Edvinsson served as general secretary of the International Ice Hockey Federation (IIHF) from 1986 to 2006, and oversaw the day-to-day operations. He worked for IIHF presidents Günther Sabetzki and René Fasel, and held the position longer than any other general secretary to date. During his tenure, the IIHF offices relocated from Vienna to Zürich in 1991, then into a new building in Zürich in 2002.

When Edvinsson began as general secretary, he administered six world championship programs, with a budget of 3.5 million Swiss francs. During his tenure, the IIHF expanded from four employees in 1986, to 23 people by 2006, all of whom were selected by Edvinsson from 13 different nations. He brought IIHF through a transition into the computer age for its data processing. He helped the IIHF grow from 34 to 64 nations competing in 29 international tournaments. Edvinsson was succeeded as secretary general of the IIHF by Horst Lichtner from Germany on 1 November 2006.

==Later life and honors==
Edvinsson was a member of the Hockey Hall of Fame selection committee from June 2006 to June 2011. He was named as an International Sport Federations representative for the evaluation commission for the 2014 Winter Olympics. He also continued to work on various IIHF committees, including the historical committee and strategic consulting group, and served as the IIHF technical delegate for the 2010 Winter Olympics.

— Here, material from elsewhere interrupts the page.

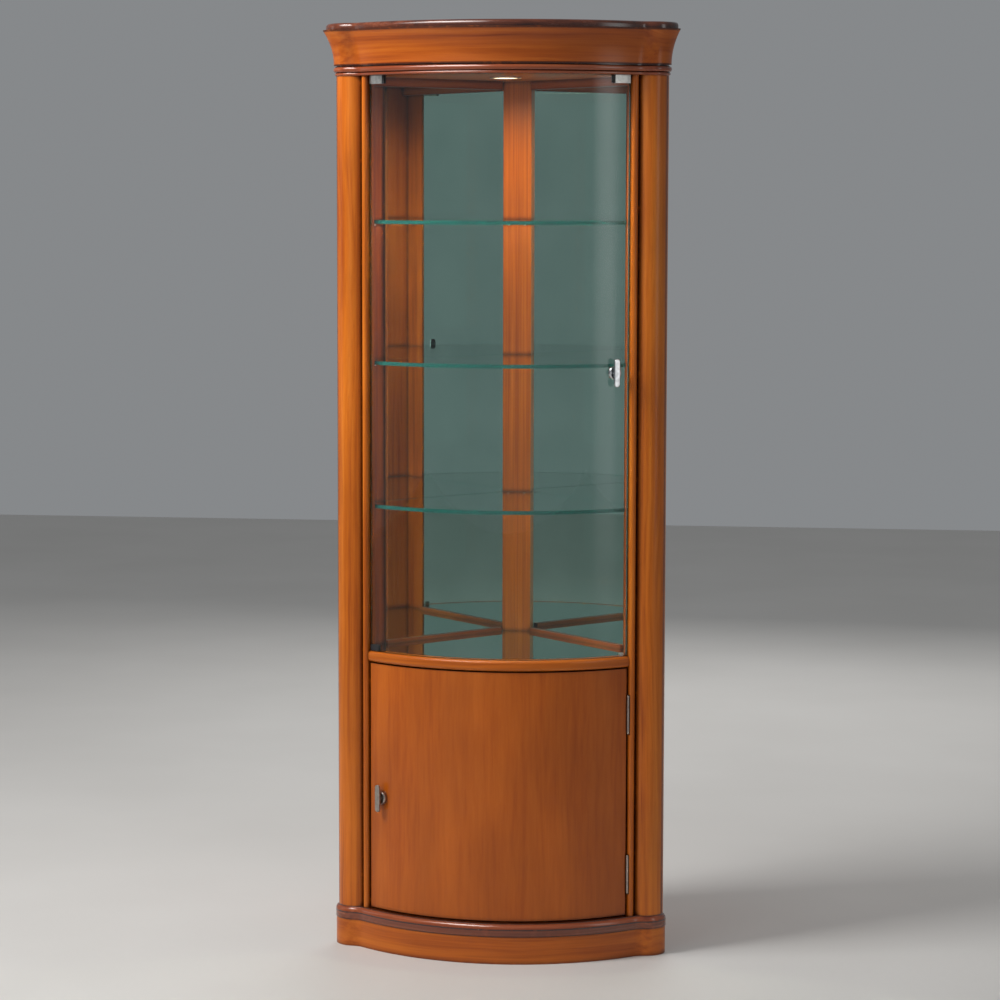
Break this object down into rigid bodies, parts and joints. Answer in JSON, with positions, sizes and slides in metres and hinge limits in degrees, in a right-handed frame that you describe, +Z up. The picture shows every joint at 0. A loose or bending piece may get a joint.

Edvinsson was made a life member of the IIHF in 2006. He also received the gold medal of merit from the Swedish Sports Confederation, in addition to a gold medal for lifetime achievement from the Swedish Ice Hockey Association. During the 2013 IIHF World Championship in Stockholm, he was inducted into the builder category of the IIHF Hall of Fame. Edvinsson was inducted into the Swedish Hockey Hall of Fame in August 2014, and was called "one of Sweden's most famous sports leaders". He was also inducted into the German Ice Hockey Hall of Fame, and the Slovenian Hockey Hall of Fame.

After retirement, Edvinsson continued to reside in Zürich with his wife before returning to Sweden. He died at age 81 on 6 December 2022, in Stockholm after a long illness.